“Complacency Reigns Supreme” Loews CEO Warns The Market’s “Major Disconnect Concerns Me”

Monday, February 6, 2017
By Paul Martin

by Tyler Durden
ZeroHedge.com
Feb 6, 2017

Jim Tisch, the CEO of Loews, is worried – worried enough that he slashed his firm’s share buybacks in 2016 and explained to an anxious analyst crowd during his earnings call that “complacency reigns supreme. However, my experience has shown me that this state of affairs won’t go on indefinitely.”

Simply put, Tisch warned that investors who bid up the prices of stocks and bonds aren’t accounting for the risks, given global uncertainties about taxes, regulation and trade.

“I want to start by showing my thoughts on the financial markets, as a backdrop to what guided our approach to capital allocation in 2016. I’ve been around long enough to have lived through all sorts of markets. I’ve learned to respect markets, while at the same time being skeptical of conventional wisdom.

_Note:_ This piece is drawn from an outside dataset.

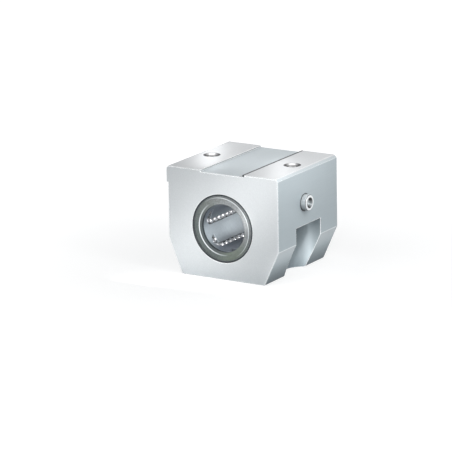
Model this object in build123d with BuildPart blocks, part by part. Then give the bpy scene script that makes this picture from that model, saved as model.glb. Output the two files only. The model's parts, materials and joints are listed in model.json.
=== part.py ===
# Linear bearing block: an aluminium housing that carries a compact linear ball bearing for a
# 20 mm shaft. Steel balls run round six closed circuits in a plastic cage, inside a hardened
# sleeve with a lip seal at each end. A funnel nipple in the side lets grease in.
#
# Frame, in millimetres: the origin is on the shaft axis at mid-length. +Y is along the shaft
# from front to rear, +X is across the block towards the nipple, and +Z is up to the pads.

import os
from math import atan2, cos, degrees, floor, hypot, pi, radians, sin, sqrt

from build123d import *

os.makedirs("parts", exist_ok=True)

# Shaft and balls
SHAFT_DIAMETER = 20.0
BALL_DIAMETER = 2.778
CIRCUITS = 6
TURN_GAP = 0.13
RACE_CLEARANCE = 0.012
RETURN_CLEARANCE = 0.06

# Faceted form of the balls: two poles and rings of corners, all on the true sphere
CIRCUIT_BALL_SIDES = 5
CIRCUIT_BALL_LATITUDES = (-26.57, 26.57)
CHECK_BALL_SIDES = 8
CHECK_BALL_LATITUDES = (-45, 0, 45)

# Sleeve
SLEEVE_WALL = 0.442
SLEEVE_RECESS = 0.3
LAND_OVERRUN = 0.3
GREASE_HOLE_DIAMETER = 1.5

# Cage
CAGE_BORE_GAP = 0.3
CAGE_RACE_GAP = 0.14
CHANNEL_CLEARANCE = 0.08
RETAINING_LIP_ANGLE = 40.0
RETAINING_LIP_CLEARANCE = 0.03
CAGE_END_WALL = 0.9
CAGE_END_PLAY = 0.05

# Seals
SEAL_THICKNESS = 1.4
SEAL_RECESS = 0.2
SEAL_SEAT_GAP = 0.02
SEAL_LIP_HEIGHT = 1.1
SEAL_LIP_SETBACK = 0.3

# Housing
BLOCK_LENGTH = 48.0
TOP_WALL = 9.6
BOTTOM_WALL = 7.4
BORE_CLEARANCE = 0.02
BORE_CHAMFER = 0.4
FACE_EDGE = 0.25
TOP_CHAMFER = 1.1
BOTTOM_CHAMFER_HEIGHT = 14.6
BOTTOM_CHAMFER_WIDTH = 6.8
BOTTOM_EDGE_RADIUS = 0.8
TOP_GROOVE_WIDTH = 19.8
TOP_GROOVE_DEPTH = 0.75
LOCATING_STRIP_HEIGHT = 7.0
LOCATING_STRIP_STEP = 0.8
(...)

I’ve lived through a bond bear markets and a gargantuan bond bull market. I’ve seen bond yields above 15% and below 2%. I’ve seen inflationary spirals, I’ve seen deflationary threats, I’ve seen deregulation and reregulation. I’ve seen the S&P 500 trade as high as 30 times earrings and I’ve seen the S&P trade as low as seven times earnings.

With all this experience, that comes with age I might add, here is what I’m seeing in the markets today.

In the credit markets, spreads on the high yield securities are approaching historically type levels, while key credit metrics such as leverage and coverage ratios are showing signs of weakening.